### Instruction
Only the lines from the start of the material through the line containing "grips rest on." are to be extracted, exactly as they appear.

### Material for the task
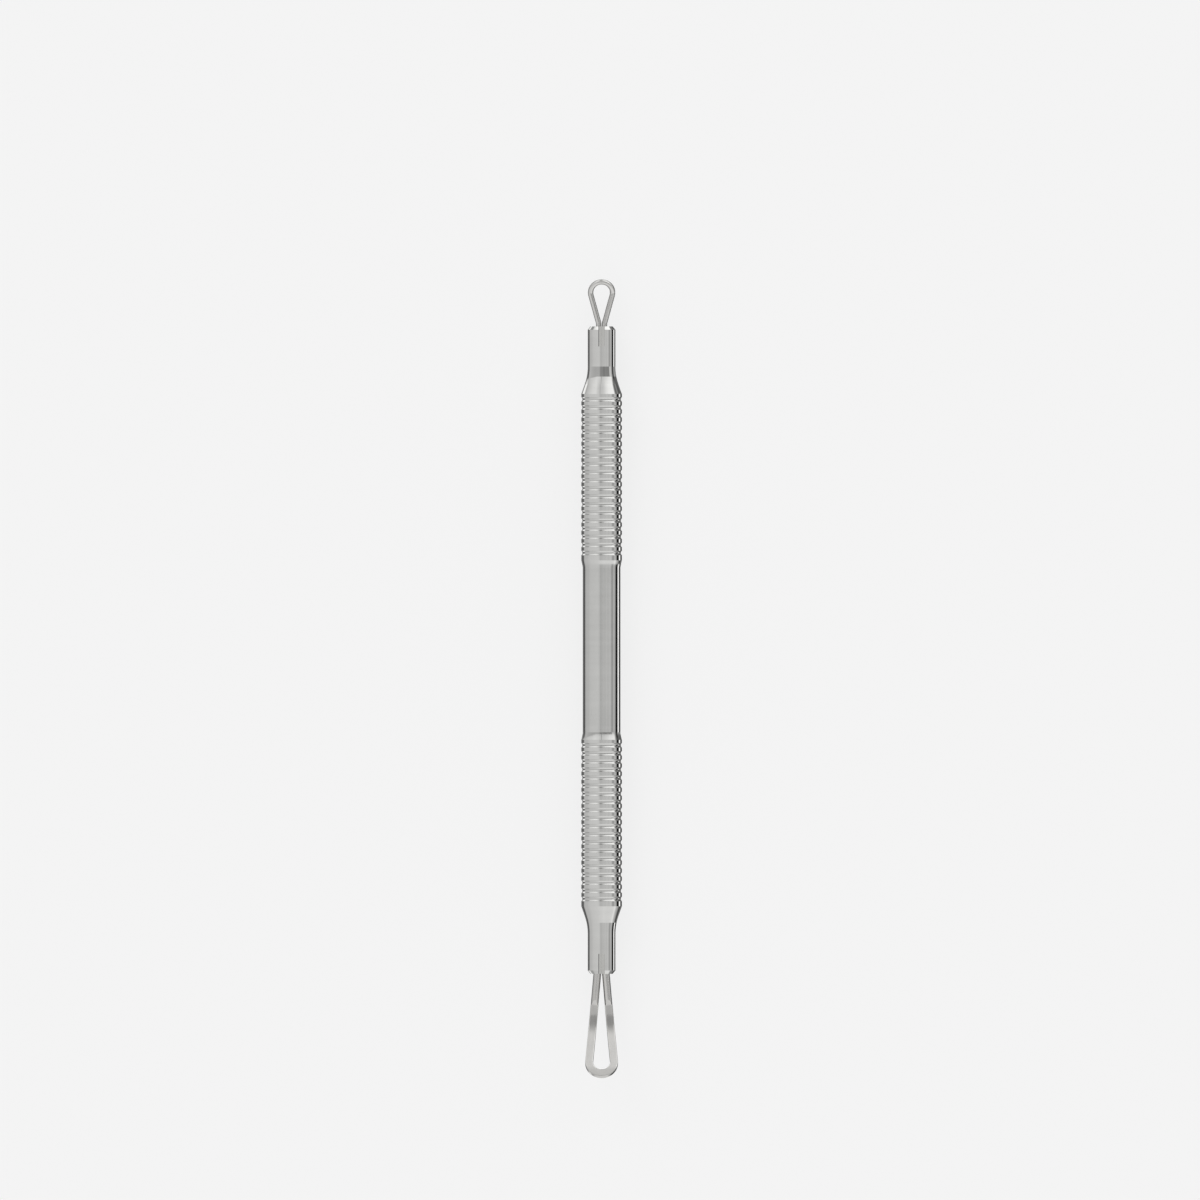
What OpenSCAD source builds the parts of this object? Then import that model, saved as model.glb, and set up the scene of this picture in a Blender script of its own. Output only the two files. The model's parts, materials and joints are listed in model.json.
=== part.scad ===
// Double-ended blackhead extractor, lying on its back along Y with the small loop at +Y.
// The origin is under the middle of the tool, on the surface that its ribbed grips rest on.

/* [Handle tube] */
// Diameter over the lands of the two ribbed grips
grip_d = 6.1; // [5.6:0.1:8]
// Length of each ribbed grip, from its socket to the waist
grip_len = 25; // [12:0.1:40]
// Length of the plain waist between its two blends
waist_len = 24.7; // [8:0.1:40]
// How far the waist lies below the lands
waist_depth = 0.225; // [0.1:0.025:0.4]
// Angle of the slope from the waist up to a land
waist_slope_angle = 12.6; // [8:0.2:30]
// Radius of the hollow blend from the waist into that slope
waist_blend_r = 1.2; // [0.4:0.1:6]
// Wall of the tube at the waist
tube_wall = 0.6; // [0.4:0.05:1]

/* [Grip grooves] */
// Distance from one groove to the next
groove_pitch = 1.215; // [0.8:0.005:3]
// Width of a groove at the surface
groove_w = 0.66; // [0.2:0.01:0.7]
// Depth of a groove
groove_depth = 0.16; // [0.05:0.01:0.25]
// Distance from the end of a grip nearer the small loop to the middle of its first groove
first_groove = 0.81; // [0.5:0.01:4]
// Least distance from the middle of the last groove to the other end of the grip
end_land = 0.8; // [0.5:0.05:4]

/* [Sockets] */
// Diameter of the neck at each end
neck_d = 4.15; // [3.8:0.05:5]
// Length of the straight neck, with its chamfer
neck_len = 6.03; // [4:0.01:12]
// Angle of the flare to the axis
flare_angle = 19.4; // [12:0.2:40]
// Radius of the hollow blend from the neck into the flare
flare_blend_r = 7.9; // [1:0.1:12]
// Length of the chamfer at the mouth
mouth_chamfer_len = 0.5; // [0.1:0.05:1]
// How far the chamfer cuts into the neck
mouth_chamfer_depth = 0.4; // [0.1:0.05:0.4]
// Length of the spigot that goes into the tube
spigot_len = 8; // [3:0.5:12]
// Clearance between spigot and tube, all round
spigot_clearance = 0.02; // [0.01:0.01:0.05]
// Chamfer on the inner end of the spigot
spigot_chamfer = 0.3; // [0.1:0.05:0.6]

/* [Brazed joints] */
// Length of wire held inside a socket
tail_len = 8; // [4:0.5:12]
// Thickness of the braze between a wire and the bore
braze_film = 0.08; // [0.05:0.01:0.12]
// Width of the feed slot sawn across the mouth
slot_w = 0.95; // [0.4:0.05:1.1]
// Length of the feed slot
slot_len = 3; // [1:0.1:3.5]
// How far the braze in the slot lies below the neck
slot_recess = 0.03; // [0.02:0.01:0.1]
// Angle of the drill point at the bottom of a bore
drill_point_angle = 118; // [90:1:135]

/* [Small loop] */
// Diameter of the small loop's wire
small_wire_d = 0.8; // [0.5:0.05:1.1]
// Outer radius of the small loop's end
small_end_r = 2.05; // [1.6:0.05:3]
// Gap between the tails of the small loop
small_tail_gap = 0.07; // [0.04:0.01:0.2]
// Distance from the mouth to where the small legs spread
small_leg_start = 0.35; // [0:0.05:1]
// Angle of each small leg to the axis
small_leg_angle = 15.4; // [8:0.2:30]
// Radius of the bend at the foot of each small leg
small_foot_bend_r = 0.8; // [0.6:0.1:2]
// Radius of the bend at each shoulder, where the leg turns back along the axis
small_shoulder_r = 0.6; // [0.56:0.02:2]
// Radius of the bend that folds the end up
small_fold_r = 0.6; // [0.56:0.02:2]
// Angle of the folded end
small_tilt = 20; // [5:1:45]

/* [Large loop] */
// Diameter of the large loop's wire
large_wire_d = 1.15; // [0.95:0.05:1.4]
// Outer radius of the large loop's end
large_end_r = 2.46; // [2.2:0.02:3.2]
// Gap between the tails of the large loop
large_tail_gap = 0.15; // [0.04:0.01:0.2]
// Angle of each large leg to the axis
large_leg_angle = 5.05; // [4:0.05:6.5]
// Radius of the bend at the foot of each large leg
large_foot_bend_r = 1.2; // [0.75:0.05:2]
// Length of each leg that stays round
round_leg_len = 3.9; // [2:0.05:6]
// Length of the ramp from the round wire down to the flat strip
ramp_len = 0.75; // [0.3:0.05:1.5]
// Length of flat strip before the bend
flat_len = 1.35; // [0.2:0.05:3]
// Thickness of the flat strip
strip_t = 0.8; // [0.5:0.05:0.85]
// How much wider the strip is than the wire
strip_spread = 0.04; // [0.02:0.01:0.2]
// Radius of the bend to the middle of the strip
bend_r = 9.5; // [2:0.1:12]
// Angle of the bent end
bend_angle = 27; // [5:1:40]

/* [Hidden] */

// Facets of a round shape on screen, and of the long blend in the flare
$fn = 72;
blend_fn = 360;
// A cut runs this far past the surface that it opens
past = 0.5;
// How far a folded piece runs into its neighbour
bite = 0.2;

tube_colour = [0.74, 0.74, 0.73];
socket_colour = [0.7, 0.7, 0.69];
wire_colour = [0.78, 0.78, 0.76];
braze_colour = [0.8, 0.78, 0.7];

// Tube
grip_r = grip_d / 2;
waist_r = grip_r - waist_depth;
tube_bore_r = waist_r - tube_wall;
// A blend may use up to this part of the rise of the slope that it leads into
blend_share = 0.95;
waist_r_blend = min(waist_blend_r, blend_share * waist_depth / (1 - cos(waist_slope_angle)));
waist_blend_rise = waist_r_blend * (1 - cos(waist_slope_angle));
waist_blend_len = waist_r_blend * sin(waist_slope_angle);
waist_slope_len = waist_blend_len + (waist_depth - waist_blend_rise) / tan(waist_slope_angle);
handle_len = 2 * grip_len + waist_len + 2 * waist_slope_len;
groove_count = floor((grip_len - first_groove - end_land) / groove_pitch) + 1;
groove_r = (pow(groove_w / 2, 2) + pow(groove_depth, 2)) / (2 * groove_depth);

// Socket, measured outward from the end of the tube
neck_r = neck_d / 2;
flare_rise = grip_r - neck_r;
flare_r = min(flare_blend_r, blend_share * flare_rise / (1 - cos(flare_angle)));
cone_rise = flare_rise - flare_r * (1 - cos(flare_angle));
cone_len = cone_rise / tan(flare_angle);
flare_len = cone_len + flare_r * sin(flare_angle);
socket_len = flare_len + neck_len;
spigot_r = tube_bore_r - spigot_clearance;

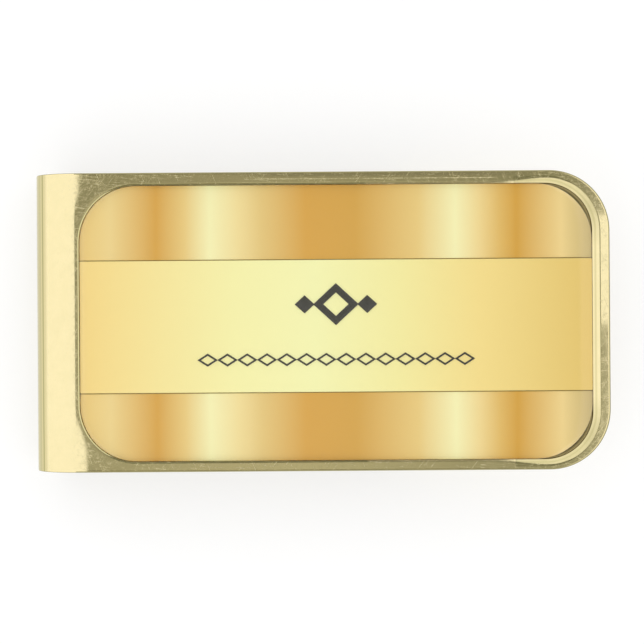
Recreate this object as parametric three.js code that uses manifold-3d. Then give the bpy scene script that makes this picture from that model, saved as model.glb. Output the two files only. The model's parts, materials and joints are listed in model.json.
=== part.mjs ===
// A folded money clip: one spring-tempered strip makes the face, the fold and the back leaf.
// The face is struck with a shallow tray that holds a gold insert plate under a clear resin lens.
// Millimetres, +Z up. The clip lies on its leaf with the face up: +X runs from the fold to the free
// end, +Y across the face, and the origin is at the middle of the footprint, on the surface it lies on.
import * as THREE from "three";
import { mergeVertices } from "three/addons/utils/BufferGeometryUtils.js";
import Module from "manifold-3d";

const wasm = await Module();
wasm.setup();

// ---- Driving dimensions ----
// The strip
const overallLength = 50.8;
const overallWidth = 26.3;
const overallHeight = 7.6; // also the outside diameter of the fold
const stripThickness = 1.1;
const edgeRounding = 0.1; // on the strip's long edges
const faceCornerRadius = 5.3; // at the face's free end
// The fold, which is the spring: the middle of its half turn is a solid of its own
const foldNodeAngle = 90; // degrees of the half turn
const openingAngle = 6; // degrees that the face lifts away from the leaf, about the fold's centre
const workingClearance = 0.1; // left between the face and the fold when the clip is fully open
const splitGap = 0.3; // between the fold and the leaf, which don't move on each other
// The leaf
const gripFromEnd = 7.0; // from the face's free end to the line where the leaf grips
const gripGap = 0.35; // the leaf's clearance under the face at that line
const rampAngle = 24; // degrees
const rampRadius = 12; // where the leaf lifts off the flat, at mid-thickness
const crestRadius = 8; // over the grip line, at mid-thickness
const flareAngle = 14; // degrees that the lead-in lip turns away from the face
const flareLength = 2.2;
const leafCornerRadius = 6.0;
const leafSideInset = 0.4; // how much narrower the leaf is than the face, on each side
// The tray in the face
const trayDepth = 0.7;
const trayFreeCornerRadius = 4.2; // at the free end, tighter than what lies in the tray
const rimAtFreeEnd = 1.5;
const rimAtBack = 1.1; // along +Y
const rimAtFront = 0.9; // along -Y
const foldLand = 0.35; // flat land between the fold and the tray
// What lies in the tray, from the bottom up
const seatClearance = 0.03; // round everything in the tray
const adhesiveThickness = 0.1;
const insertThickness = 0.2;
const insertCornerRadius = 5.0; // of the insert and the lens
const stripPlateWidth = 11.6; // the raised strip across the insert
const stripPlateOffset = -0.3; // of its centreline from the insert's, along Y
const stripPlateThickness = 0.1;
const enamelThickness = 0.05;
const lensBelowRim = 0.1;
const lensChannelClearance = 0.05;
// The black enamel ornament and the chain under it
const ornamentHeight = 3.7;
const ornamentLozengeWidth = 4.0;
const ornamentStroke = 0.6;
const sideLozengeWidth = 1.75;
const sideLozengeHeight = 1.6;
const ornamentAboveCentre = 1.9; // from the strip plate's centreline
const chainLinks = 14;
const chainLinkWidth = 1.8;
const chainLinkHeight = 1.15;
const chainStroke = 0.16;
const chainBelowCentre = 2.95;
const linkOverlap = 0.06; // where the points of two lozenges join
// How finely round stretches are cut
const foldStepAngle = 5; // degrees
const bendStepAngle = 3; // degrees
const cornerSegments = 14;
const cutterReach = 1; // how far a cutting solid runs past what it cuts

// ---- Worked-out places ----
const radians = THREE.MathUtils.degToRad;
const degrees = THREE.MathUtils.radToDeg;
const freeEnd = overallLength / 2;
const foldEnd = -overallLength / 2;
const foldRadius = overallHeight / 2;
const foldCentreX = foldEnd + foldRadius;
const midFoldRadius = foldRadius - stripThickness / 2;
const midFaceZ = overallHeight - stripThickness / 2;
const trayFloorZ = overallHeight - trayDepth;
const insertZ = trayFloorZ + adhesiveThickness;
const stripPlateZ = insertZ + insertThickness;
const enamelZ = stripPlateZ + stripPlateThickness;
const enamelTopZ = enamelZ + enamelThickness;
const lensTopZ = overallHeight - lensBelowRim;
const trayFoldCornerRadius = insertCornerRadius + seatClearance;

const tray = {
  left: foldCentreX + foldLand,
  right: freeEnd - rimAtFreeEnd,
  bottom: -overallWidth / 2 + rimAtFront,
  top: overallWidth / 2 - rimAtBack,
};
const seat = shrink(tray, seatClearance);
const seatCentre = { x: (seat.left + seat.right) / 2, y: (seat.bottom + seat.top) / 2 };
const stripPlateY = seatCentre.y + stripPlateOffset;

function shrink(box, by) {
  return { left: box.left + by, right: box.right - by, bottom: box.bottom + by, top: box.top - by };
}

// ---- Solids ----
function solidOf(geometry) {
  const bare = geometry.clone();
  bare.deleteAttribute("normal");
  bare.deleteAttribute("uv");
  const merged = mergeVertices(bare, 1e-4);
  const mesh = new wasm.Mesh({
    numProp: 3,
    vertProperties: merged.attributes.position.array,
    triVerts: new Uint32Array(merged.index.array),
  });
  return new wasm.Manifold(mesh);
}

function geometryOf(solid) {
  const mesh = solid.getMesh();
  const geometry = new THREE.BufferGeometry();
  geometry.setAttribute("position", new THREE.BufferAttribute(mesh.vertProperties, 3));
  geometry.setIndex(new THREE.BufferAttribute(mesh.triVerts, 1));
  return geometry;
}

// A rectangle in plan, with a radius for each pair of corners: those at its left and at its right.
function roundedRectangle(box, leftRadius, rightRadius) {
  const { left, right, bottom, top } = box;
  const shape = new THREE.Shape();
  shape.moveTo(left + leftRadius, bottom);
  shape.lineTo(right - rightRadius, bottom);
  if (rightRadius) shape.absarc(right - rightRadius, bottom + rightRadius, rightRadius, -Math.PI / 2, 0);
  shape.lineTo(right, top - rightRadius);
  if (rightRadius) shape.absarc(right - rightRadius, top - rightRadius, rightRadius, 0, Math.PI / 2);
  shape.lineTo(left + leftRadius, top);
  if (leftRadius) shape.absarc(left + leftRadius, top - leftRadius, leftRadius, Math.PI / 2, Math.PI);
  shape.lineTo(left, bottom + leftRadius);
  if (leftRadius) shape.absarc(left + leftRadius, bottom + leftRadius, leftRadius, Math.PI, 1.5 * Math.PI);
  return shape;
}

// A shape in plan, made into a plate between two heights.
function plate(shape, low, high) {
  const geometry = new THREE.ExtrudeGeometry(shape, {
    depth: high - low,
    bevelEnabled: false,
    curveSegments: cornerSegments,
  });
  return solidOf(geometry.translate(0, 0, low));
}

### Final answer
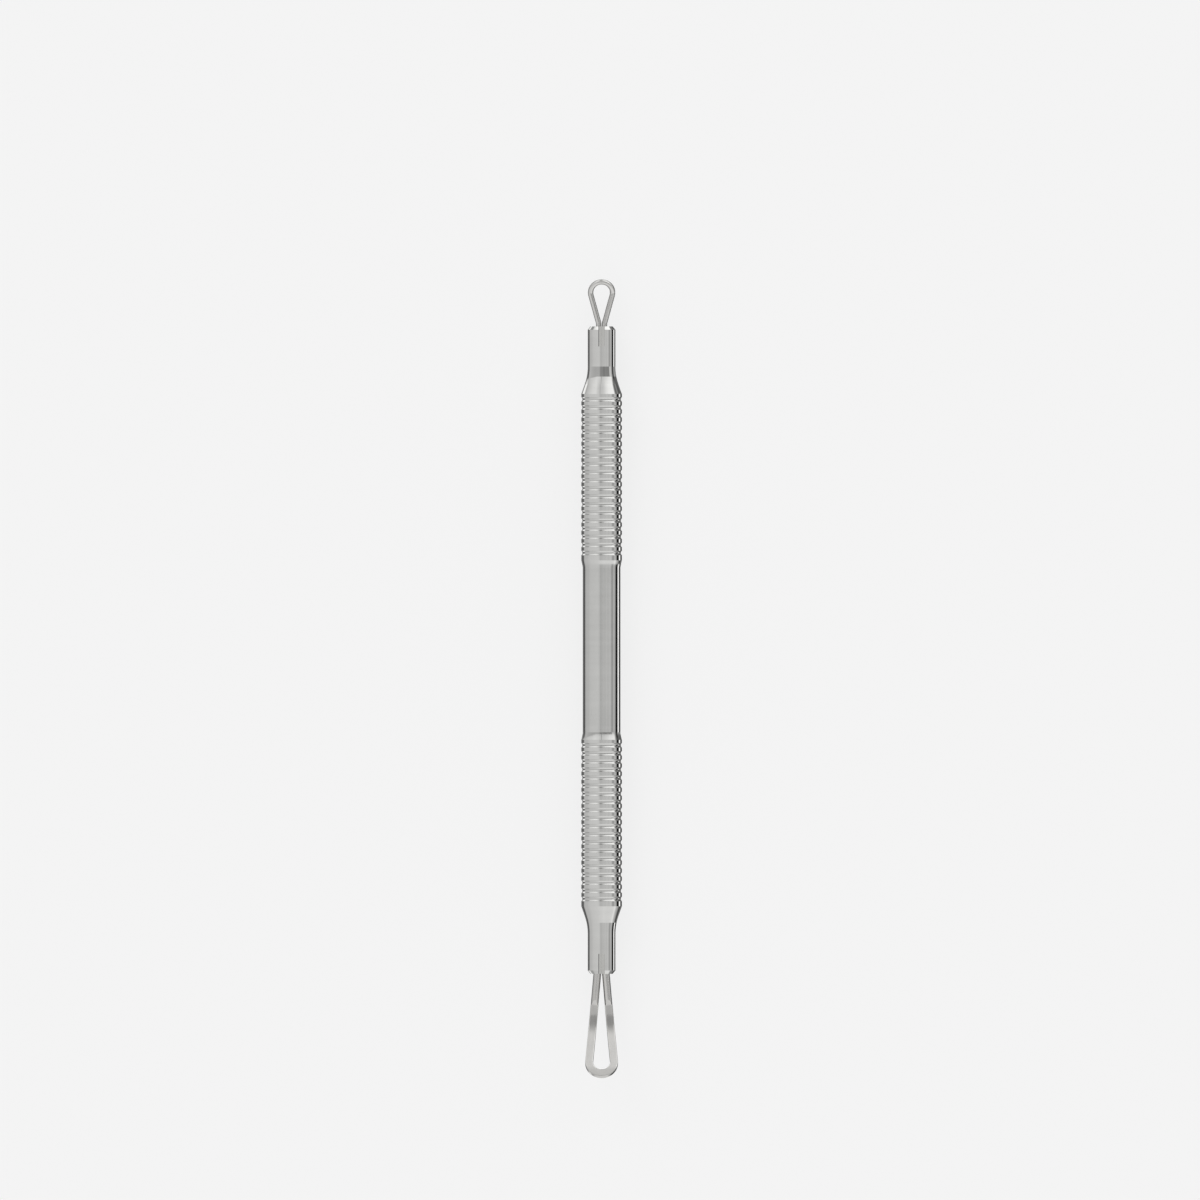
What OpenSCAD source builds the parts of this object? Then import that model, saved as model.glb, and set up the scene of this picture in a Blender script of its own. Output only the two files. The model's parts, materials and joints are listed in model.json.
=== part.scad ===
// Double-ended blackhead extractor, lying on its back along Y with the small loop at +Y.
// The origin is under the middle of the tool, on the surface that its ribbed grips rest on.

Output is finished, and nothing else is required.